------ Given information ------

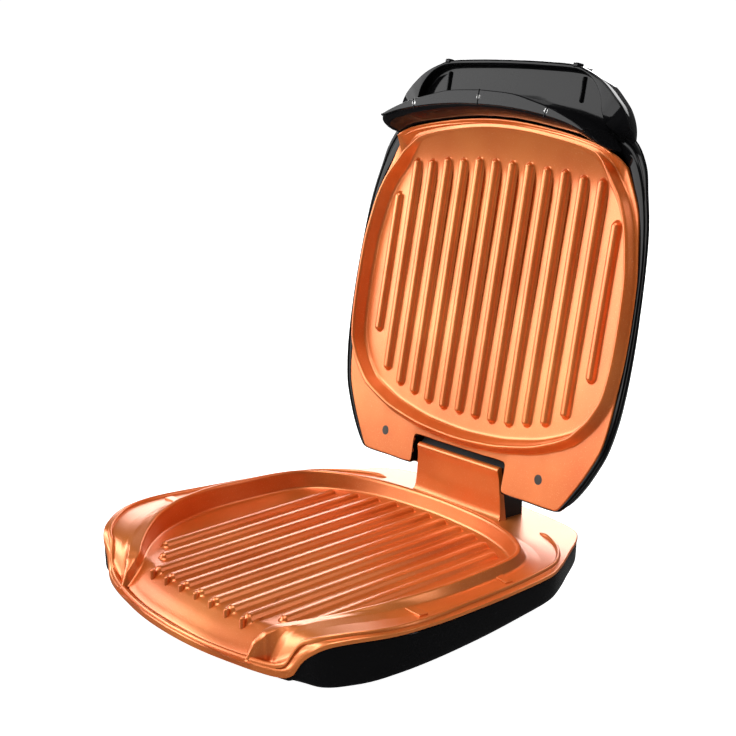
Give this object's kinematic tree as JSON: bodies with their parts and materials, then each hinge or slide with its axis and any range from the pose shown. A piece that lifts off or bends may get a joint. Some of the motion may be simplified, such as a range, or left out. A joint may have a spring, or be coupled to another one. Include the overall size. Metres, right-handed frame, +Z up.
{
  "type": "indoor grill",
  "caption": "Countertop contact grill with a ribbed sloping lower plate, a domed hinged lid with a second ribbed plate, a floating hinge and a front lift handle",
  "frame": {"origin": "middle of the open grill's outline, on the surface that it stands on", "axes": "+X to the right along the hinge, +Y to the back where the hinge is, +Z up"},
  "size_m": [0.264, 0.2755, 0.3028],
  "materials": {
    "copper_coating": "satin non-stick",
    "black_shell": "gloss",
    "black_moulding": "satin",
    "handle_trim": "gloss",
    "rubber": "matte",
    "steel": "plated",
    "dark_steel": "black oxide",
    "shield_sheet": "mill",
    "element_sheath": "oxidised",
    "ceramic": "unglazed",
    "red_lens": "polished",
    "green_lens": "polished",
    "lamp_glass": "clear",
    "bush": "moulded"
  },
  "bodies": {
    "base": {"lower_grill_plate": "copper_coating", "base_housing": "black_shell", "bottom_cover": "black_moulding", "foot_front_left": "rubber", "foot_front_right": "rubber", "foot_rear_left": "rubber", "foot_rear_right": "rubber", "hinge_tower": "black_moulding", "cord_gland": "black_moulding", "terminal_block": "ceramic", "thermal_fuse": "steel", "lower_heating_element": "element_sheath", "lower_element_clips": "steel", "lower_heat_shield": "shield_sheet", "lower_thermostat": "steel", "base_screws": "steel", "tower_screws": "steel"},
    "carriage": {"hinge_pin": "steel"},
    "lid": {"lid_housing": "black_shell", "upper_grill_plate": "copper_coating", "upper_plate_screws": "dark_steel", "upper_heating_element": "element_sheath", "upper_element_clips": "steel", "upper_heat_shield": "shield_sheet", "upper_thermostat": "steel", "hinge_bush_left": "bush", "hinge_bush_right": "bush", "handle_shell": "black_shell", "handle_trim": "handle_trim", "handle_apron": "black_shell", "handle_underside": "black_moulding", "handle_screws": "dark_steel", "power_light": "red_lens", "ready_light": "green_lens", "indicator_lamps": "lamp_glass"}
  },
  "joints": [
    {"name": "hinge_float", "type": "slide", "parent": "base", "child": "carriage", "axis": [0, 0, 1], "range_m": [0, 0.008]},
    {"name": "lid_hinge", "type": "hinge", "parent": "carriage", "child": "lid", "pos_m": [0, 0.0829, 0.0539], "axis": [1, 0, 0], "range_deg": [0, 101.2]}
  ]
}
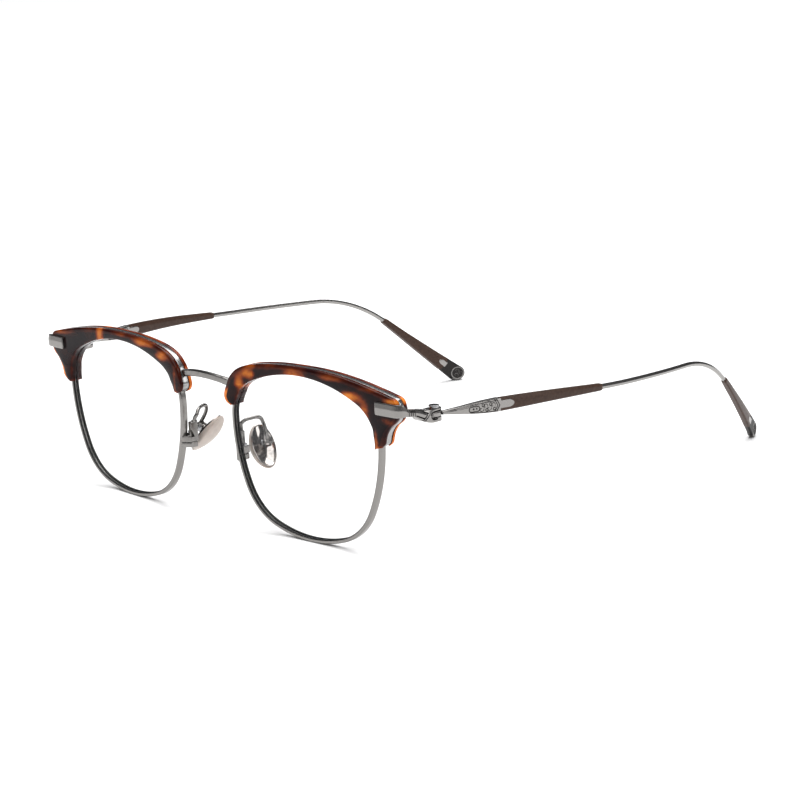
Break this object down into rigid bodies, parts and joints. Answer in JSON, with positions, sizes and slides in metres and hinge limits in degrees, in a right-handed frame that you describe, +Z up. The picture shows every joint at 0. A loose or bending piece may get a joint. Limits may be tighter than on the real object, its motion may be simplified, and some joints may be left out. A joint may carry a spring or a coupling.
{
  "type": "half rim eyeglasses",
  "caption": "Half rim eyeglasses: acetate brows over thin metal eyewires, clear lenses, rocking nose pads and slim metal temples that fold on side hinges.",
  "frame": {"origin": "on the floor under the middle of the object's box, on its plane of symmetry", "axes": "+Z up as the glasses stand open on a table, the front faces -Y, the temples run to +Y, +X is the wearer's left"},
  "size_m": [0.153, 0.1489, 0.0445],
  "materials": {
    "acetate": "polished tortoise pattern, dark brown with amber",
    "frame_metal": "satin gunmetal",
    "polished_metal": "polished",
    "relief_metal": "antique satin with a raised scroll pattern",
    "brown_enamel": "matte dark brown",
    "lens_clear": "clear, coated",
    "pad_soft": "satin",
    "screw_metal": "polished"
  },
  "bodies": {
    "front": {"bridge": "frame_metal", "brow_left": "acetate", "brow_right": "acetate", "brow_plate_left": "polished_metal", "brow_plate_right": "polished_metal", "eyewire_left": "frame_metal", "eyewire_right": "frame_metal", "lens_left": "lens_clear", "lens_right": "lens_clear", "lug_left": "frame_metal", "lug_right": "frame_metal", "lug_screws_left": "screw_metal", "lug_screws_right": "screw_metal", "lock_top_left": "frame_metal", "lock_top_right": "frame_metal", "lock_bottom_left": "frame_metal", "lock_bottom_right": "frame_metal", "lock_screw_left": "screw_metal", "lock_screw_right": "screw_metal", "pad_arm_left": "frame_metal", "pad_arm_right": "frame_metal", "pad_screw_left": "screw_metal", "pad_screw_right": "screw_metal", "hinge_screw_left": "screw_metal", "hinge_screw_right": "screw_metal", "hinge_washers_left": "screw_metal", "hinge_washers_right": "screw_metal"},
    "temple_left": {"temple_left": "relief_metal", "temple_sleeve_left": "brown_enamel", "tip_sleeve_left": "brown_enamel", "tip_cap_left": "relief_metal"},
    "temple_right": {"temple_right": "relief_metal", "temple_sleeve_right": "brown_enamel", "tip_sleeve_right": "brown_enamel", "tip_cap_right": "relief_metal"},
    "pad_left": {"nose_pad_left": "pad_soft", "pad_back_left": "polished_metal"},
    "pad_right": {"nose_pad_right": "pad_soft", "pad_back_right": "polished_metal"}
  },
  "joints": [
    {"name": "temple_fold_left", "type": "hinge", "parent": "front", "child": "temple_left", "pos_m": [0.0684, -0.05876, 0.035], "axis": [0, 0, 1], "range_deg": [0, 88]},
    {"name": "temple_fold_right", "type": "hinge", "parent": "front", "child": "temple_right", "pos_m": [-0.0684, -0.05876, 0.035], "axis": [0, 0, -1], "range_deg": [0, 83]},
    {"name": "pad_rock_left", "type": "hinge", "parent": "front", "child": "pad_left", "pos_m": [0.01263, -0.06466, 0.02049], "axis": [-0.2791, -0.9512, 0.1318], "range_deg": [-10, 10]},
    {"name": "pad_rock_right", "type": "hinge", "parent": "front", "child": "pad_right", "pos_m": [-0.01263, -0.06466, 0.02049], "axis": [0.2791, -0.9512, 0.1318], "range_deg": [-10, 10]}
  ]
}
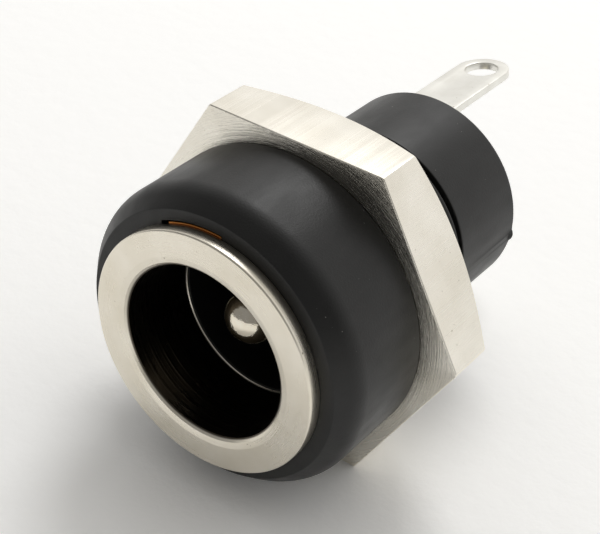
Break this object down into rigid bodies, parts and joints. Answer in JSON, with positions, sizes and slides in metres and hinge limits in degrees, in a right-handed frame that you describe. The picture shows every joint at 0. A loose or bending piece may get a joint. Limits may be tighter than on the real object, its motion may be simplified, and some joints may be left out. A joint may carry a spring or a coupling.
{
  "type": "dc barrel jack",
  "caption": "Panel-mount barrel socket for a coaxial power plug, with a flanged metal sleeve, centre pin, moulded body, hex nut and solder lugs.",
  "frame": {"origin": "centre of the mouth, in the plane of the flange's front face", "axes": "+Y along the jack's axis, the way the plug goes in, with the solder lugs at the far end; +Z square to the nut's top flat, away from the flat it lies on"},
  "size_m": [0.0138, 0.0187, 0.012],
  "materials": {
    "moulding": "black moulded plastic with a soft sheen",
    "sleeve_nickel": "turned brass with satin nickel plating",
    "terminal_tin": "stamped strip with pale tin plating",
    "pin_nickel": "turned brass with bright nickel plating",
    "nut_nickel": "turned hexagon bar with nickel plating"
  },
  "bodies": {
    "root": {"body": "moulding", "sleeve": "sleeve_nickel", "contact_strip": "terminal_tin", "centre_pin": "pin_nickel", "pin_terminal": "terminal_tin", "hex_nut": "nut_nickel"}
  },
  "joints": []
}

------

__Brief__:
Show every line that contains the word "piece".

__Correct output__:
Give this object's kinematic tree as JSON: bodies with their parts and materials, then each hinge or slide with its axis and any range from the pose shown. A piece that lifts off or bends may get a joint. Some of the motion may be simplified, such as a range, or left out. A joint may have a spring, or be coupled to another one. Include the overall size. Metres, right-handed frame, +Z up.
Break this object down into rigid bodies, parts and joints. Answer in JSON, with positions, sizes and slides in metres and hinge limits in degrees, in a right-handed frame that you describe, +Z up. The picture shows every joint at 0. A loose or bending piece may get a joint. Limits may be tighter than on the real object, its motion may be simplified, and some joints may be left out. A joint may carry a spring or a coupling.
Break this object down into rigid bodies, parts and joints. Answer in JSON, with positions, sizes and slides in metres and hinge limits in degrees, in a right-handed frame that you describe. The picture shows every joint at 0. A loose or bending piece may get a joint. Limits may be tighter than on the real object, its motion may be simplified, and some joints may be left out. A joint may carry a spring or a coupling.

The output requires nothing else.